La condotta della parte di un contratto di compravendita immobiliare, che dichiari falsamente al notaio rogante la conformità dell’immobile alle caratteristiche previste dalla concessione ed ivi autorizzate, integra il reato di falso ideologico commesso dal privato in atto pubblico. L’indagine sulla sussistenza dell’elemento psicologico (dolo) deve essere particolarmente approfondita, soprattutto nei casi in cui tra le parti sussista un rapporto di stretta parentela.
Questo il principio espresso dalla Cassazione penale nella sentenza 16982 del 4 giugno 2020, ribadendo un orientamento già in precedenza chiarito nelle sentenze 11628/2011 e 5178/2017.
La Suprema Corte si è pronunciata sul ricorso proposto avverso la sentenza con cui la Corte d’Appello, confermando quella di primo grado, aveva condannato l’imputato per il reato di falso in dichiarazione sostitutiva di atto di notorietà.
La Corte di Cassazione, nell’accogliere parzialmente la tesi difensiva, secondo cui erroneamente i giudici avevano ritenuto l’imputato colpevole, senza tuttavia indagare approfonditamente in merito alla sussistenza del dolo normativamente richiesto per la punibilità del reo, ha infatti affermato il principio di cui sopra.
Nel caso di specie, un donante aveva dichiarato che i lavori di costruzione del rustico oggetto di donazione erano stati eseguiti in base a una data concessione edilizia, omettendo però di dichiarare che l’atto concessorio, al momento della donazione, era decaduto e che il manufatto in questione era stato oggetto di un’ordinanza di demolizione.
Secondo la Cassazione è, dunque, configurabile un obbligo a carico del venditore o del donante di rendere dichiarazioni conformi al vero e che, in caso di falsità commessa dal venditore, è ravvisabile il reato di cui all’articolo 483 c.p., il quale si configura quando, nel contesto di un atto pubblico, il dichiarante, venendo meno al dovere di dire la verità, effettui dichiarazioni false, le quali vengano trasfuse nell’atto pubblico.
La falsità ideologica attiene al contenuto (e non alla forma) del documento e consiste in quella condotta tesa a confezionare un documento il cui contenuto non corrisponde al vero; mentre il falso “materiale” compromette la genuinità di un documento, il falso “ideologico” ne compromette la veridicità.
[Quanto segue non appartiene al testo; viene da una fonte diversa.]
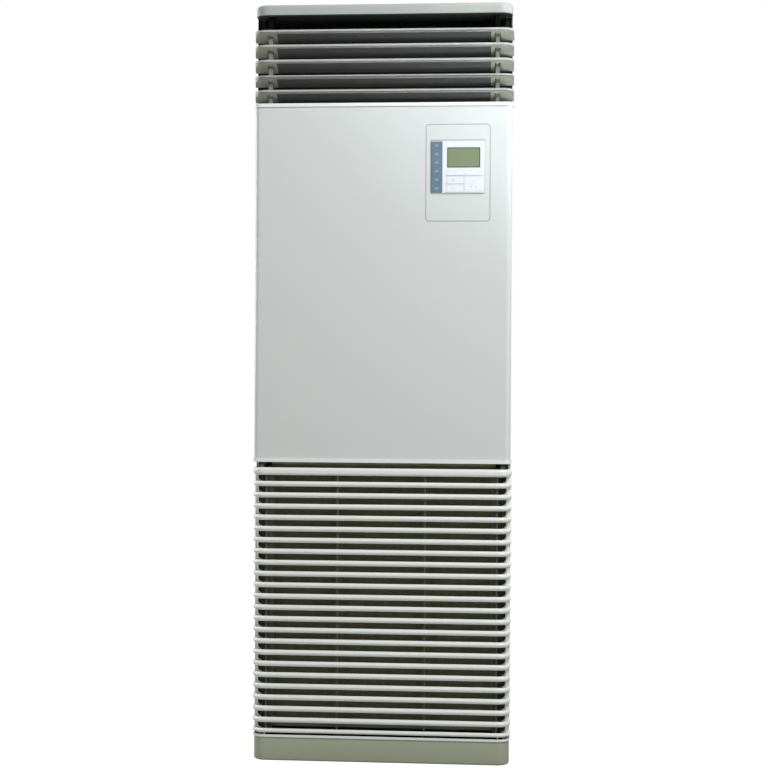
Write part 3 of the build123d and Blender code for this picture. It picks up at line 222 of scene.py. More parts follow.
# Fine moulded or sprayed grain.
GRAIN_DETAIL = 3.0
grain, grain_in, grain_out = new_group("fine_grain", [("Scale", FLOAT, 900.0)], [("Mask", FLOAT)])
grain_noise = node_of(grain, "ShaderNodeTexNoise", {
    "Vector": place_of(grain), "Scale": grain_in.outputs["Scale"], "Detail": GRAIN_DETAIL,
})
feed(grain, grain_out, {"Mask": grain_noise.outputs["Fac"]})

# A slow drift between two tones over the piece.
DRIFT_DETAIL = 2.0
drift, drift_in, drift_out = new_group(
    "tone_drift",
    [("Colour", COLOUR, (0.8, 0.8, 0.8, 1)), ("Shade", COLOUR, (0.7, 0.7, 0.7, 1)), ("Scale", FLOAT, 4.0)],
    [("Colour", COLOUR)],
)
drift_noise = node_of(drift, "ShaderNodeTexNoise", {
    "Vector": place_of(drift), "Scale": drift_in.outputs["Scale"], "Detail": DRIFT_DETAIL,
})
drift_tone = blend(drift, drift_noise.outputs["Fac"], drift_in.outputs["Colour"], drift_in.outputs["Shade"])
feed(drift, drift_out, {"Colour": drift_tone})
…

Anche per la configurazione del falso ideologico occorre comunque un comportamento doloso.
È sufficiente la sussistenza di un “dolo generico”, ossia nella volontarietà di dichiarare il falso, con la consapevolezza del suo carattere non veritiero, essendo irrilevanti le ragioni che hanno determinato l’agente a effettuare l’attestazione falsa e, quindi, essendo irrilevante, in particolare, qualsiasi accertamento in ordine alla volontà del reo di favorire sé o altri. Il fatto che per la sussistenza del delitto di falsità ideologica sia sufficiente il dolo generico non comporta, però, che il dolo sia “in re ipsa”: al contrario, il dolo deve essere sempre rigorosamente provato e deve essere escluso tutte le volte in cui la falsità risulti essere oltre (o contro) la intenzione dell’agente.